For as long as I can remember, I have had a mother-wound the size of a gaping cavern, and in almost all ways I have mothered without a mother my entire motherhood. It is an incredibly lonely experience. How do you explain the absence of a living mother to yourself and to others? Although this past with her is quite relevant to my present in so many ways that cannot and will not be ignored, it’s not how I’m going to choose to focus this piece. It feels more important to meet my grief where it presently exists.

My mom died somewhat suddenly in May 2020. Her death had been impending for a couple of years due to poor health, however, I was still surprised by how unexpectedly it came. Since her death, I have had so many complicated emotions. Emotions about our difficult relationship, about the ways in which she did and didn’t mother me, and about the loss of hope for a future, healthy relationship when her death permanently closed that door. 

Desire for connection

What has most surprised me is a recent deep desire to connect with her as two mothers who have lived through raising tween daughters. Being my daughter’s mother has humbled me in ways that I cannot yet put into words – and it has also made me see MY mom through a new lens. I remember my harsh judgment of her feelings, behavior, and general person-hood. As I live through my daughter moving through her own period of harshness and judgment toward me, I feel so much compassion toward my own mom.

I would be remiss if I didn’t mention that the circumstances of my life and my daughter’s life are quite different, which makes it difficult to let go of feeling “justified” in how I treated my mom. However, with this new perspective, I’m seeing that despite my knowledge of this being normal adolescent behavior, and however I viewed it from my perspective at the time it still hurts. And that is the point of connection I’m craving. The daughter inside of me wants to run to my mom and say, “Okay, I get it now. I see how hard it must have been for you to be my mom some days.” 
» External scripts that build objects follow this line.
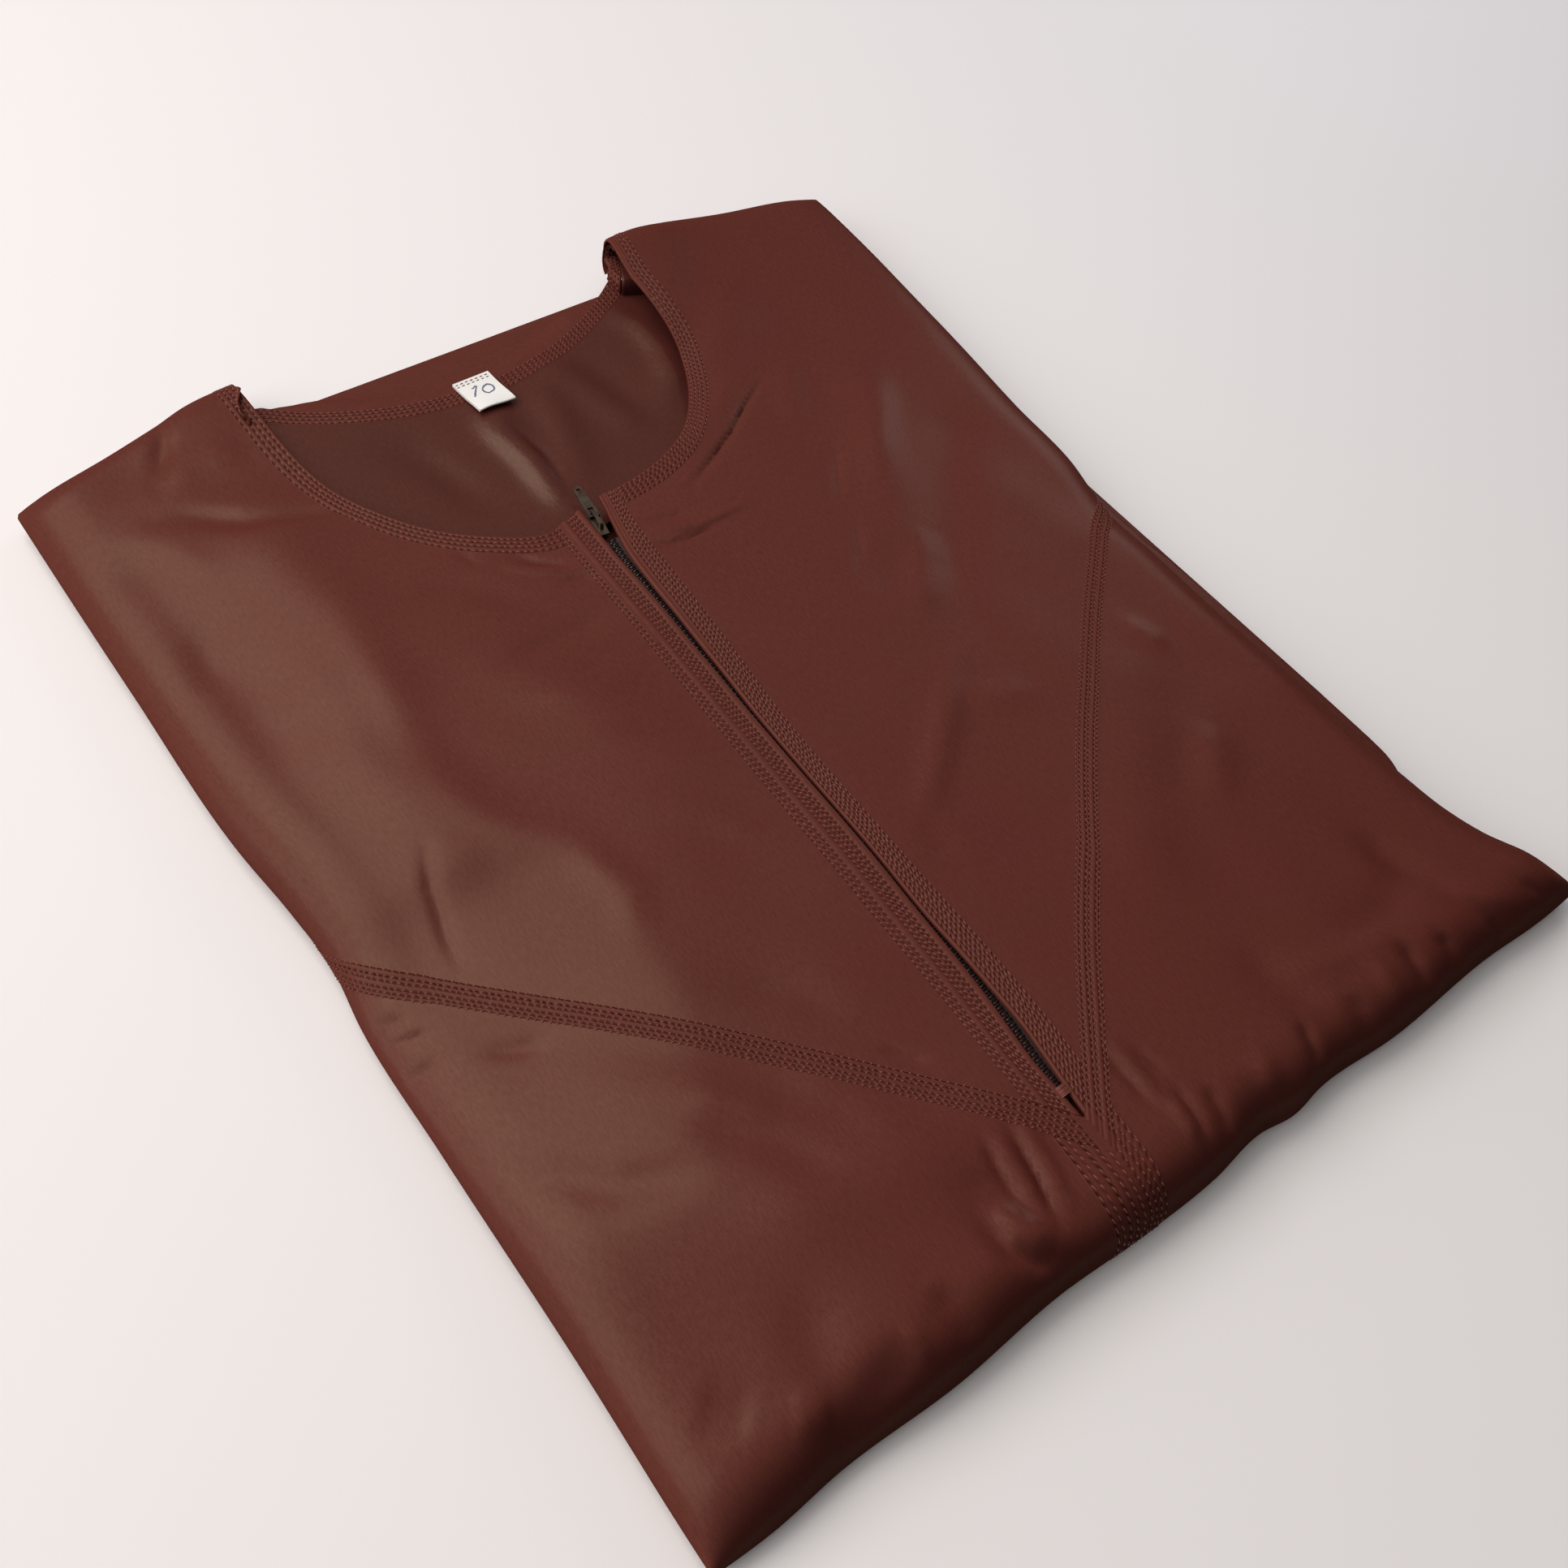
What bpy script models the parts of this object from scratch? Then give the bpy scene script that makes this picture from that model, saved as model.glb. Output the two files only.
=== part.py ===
"""A thobe of brown satin, folded like a shirt and lying front up.

The cloth is worked out on one form. A point on the form has two flat coordinates, across
and along, measured on the cloth in millimetres, and a lift above the cloth's underside.
Each piece that a maker would cut is an outline in those flat coordinates, filled with
triangles, laid over the form and given its own thickness.
"""

import bmesh
import bpy
import numpy as np
from mathutils import Matrix, Vector
from mathutils.geometry import delaunay_2d_cdt

MM = 0.001
QUARTER = np.pi / 2

# Driving sizes of the folded garment, in millimetres. Across runs to the right, along runs
# from the bottom fold (0) to the shoulder line.
HALF_WIDTH = 195.0
LENGTH = 450.0
MIDDLE_ACROSS = -1.62
MIDDLE_ALONG = 234.68
WALL = 1.2
BAND_WALL = 1.8
SEAM_GAP = 0.3
LAYER_GAP = 0.6
CORE_ROLL_GAP = 0.6

# How each edge rolls over: how far the roll reaches in from the outline, and the length of
# cloth in its first quarter turn.
ROLL_LEFT = 22.0
ROLL_RIGHT = 16.0
ROLL_BOTTOM = 20.0
ROLL_TOP = 12.0
TUCK = 8.0
SHELL_TURN = np.radians(165.0)
CORE_TURN = np.radians(174.0)
CORNER_TURN = np.radians(60.0)
MITRE_TURN = np.radians(28.0)
QUARTER_LENGTH = {"left": 27.8, "right": 19.0, "bottom": 25.6, "top": 14.9}

# Height of the cloth's underside along the garment: (along, height).
HEIGHTS = [(-40.0, 22.4), (0.0, 22.8), (70.0, 23.4), (220.0, 22.8), (340.0, 21.6), (400.0, 20.4), (450.0, 18.6),
           (490.0, 18.2)]

# Height at which the rolled edge turns under, for the bottom, the middle and the top of the
# garment: (left, middle, right).
TURN_HEIGHTS = [(6.0, 12.0, 10.0), (6.5, 14.0, 17.4), (8.0, 16.0, 15.5)]
# The bottom fold turns lower than the sides, so its face stands nearly upright.
BOTTOM_TURN_HEIGHT = 5.2
BOTTOM_TURN_REACH = (4.0, 36.0)
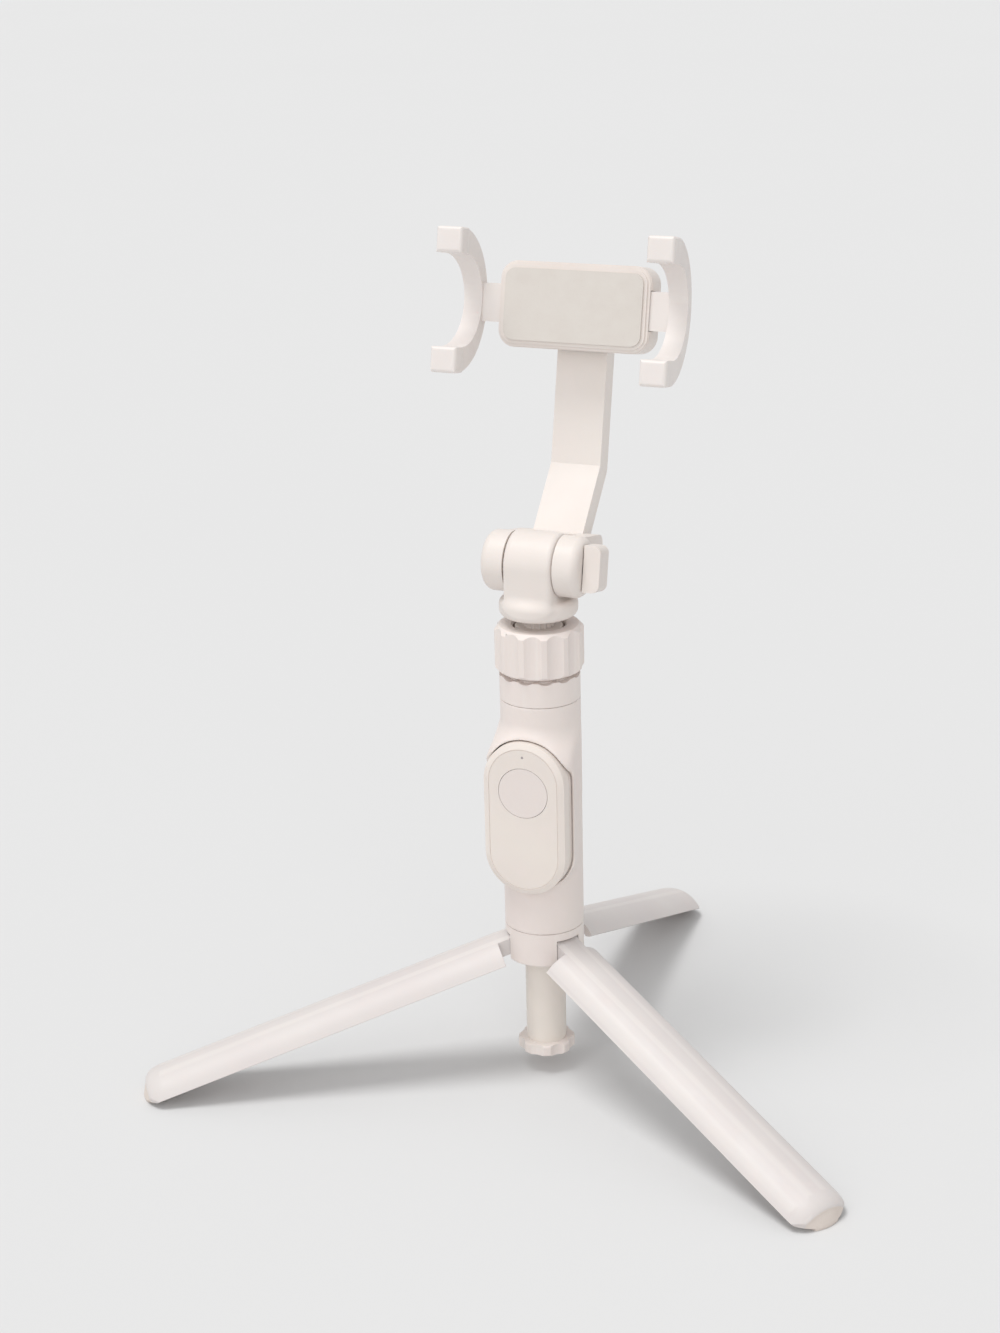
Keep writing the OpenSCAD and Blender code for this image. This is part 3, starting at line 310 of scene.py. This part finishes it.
# Painted studio floor: even, pale and matt
FLOOR = studio_floor("painted_studio_floor")

FINISH = {
    BODY: "hub end_cap casing collar lock_ring",
    HEAD: "head_base clamp_arm wing_knob clamp_housing clamp_cover",
    CLAW: "jaw_left jaw_right",
    LEG: "leg_rear leg_left leg_right",
    REMOTE: "remote_front remote_back",
    BUTTON: "remote_button",
    ACETAL: "friction_sleeve_1 friction_sleeve_2 friction_sleeve_3 friction_sleeve_4 friction_disc",
    PAINT: "mast_tube",
    STAINLESS: "mast_section_1 mast_section_2 mast_section_3 mast_section_4",
    ZINC: "leg_pins hub_screws cover_screws tilt_bolt knob_washer swivel_screw head_stud",
    SPRING: "jaw_spring_left jaw_spring_right",
    NICKEL: "remote_cell remote_switch",
    FOOT: "foot_rear foot_left foot_right",
    PAD: "clamp_pad",
    BOARD: "remote_board",
    CLEAR: "remote_light",
}
for material, names in FINISH.items():
    for name in names.split():
        mesh = NODES[name].data
        mesh.materials.clear()
        mesh.materials.append(material)


def smooth_max(a, b, k):
    """The larger of two distances, rounded over where they are within k."""
    return np.maximum(a, b) + np.maximum(k - np.abs(a - b), 0) ** 2 / (4 * k)


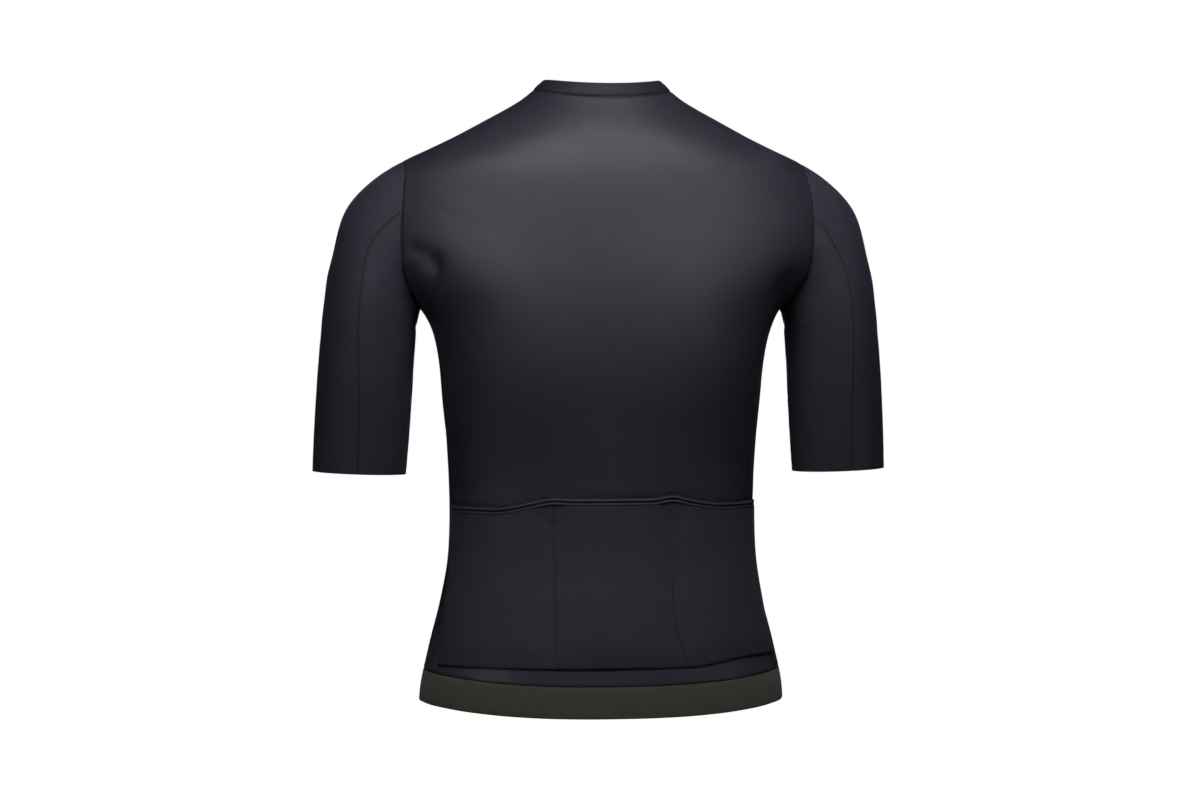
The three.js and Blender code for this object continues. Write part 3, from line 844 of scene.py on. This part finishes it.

Mothering without a mother has always been difficult

I’ve been grieving that loss since I became a mother – when she was still alive. Grief is such a rocky and unpredictable path, you never know what will come up or what it will show you about yourself or the person you’re grieving the loss of. I know that there will be more of these insights and revelations as I continue to mother my trio and I also know that I will welcome them. Even though it’s painful, it helps me feel just a little more connected to the mother I had, and keeps pushing me to be more of the mother that I wanted.

Are you mothering without a mother? Here are some resources to check out.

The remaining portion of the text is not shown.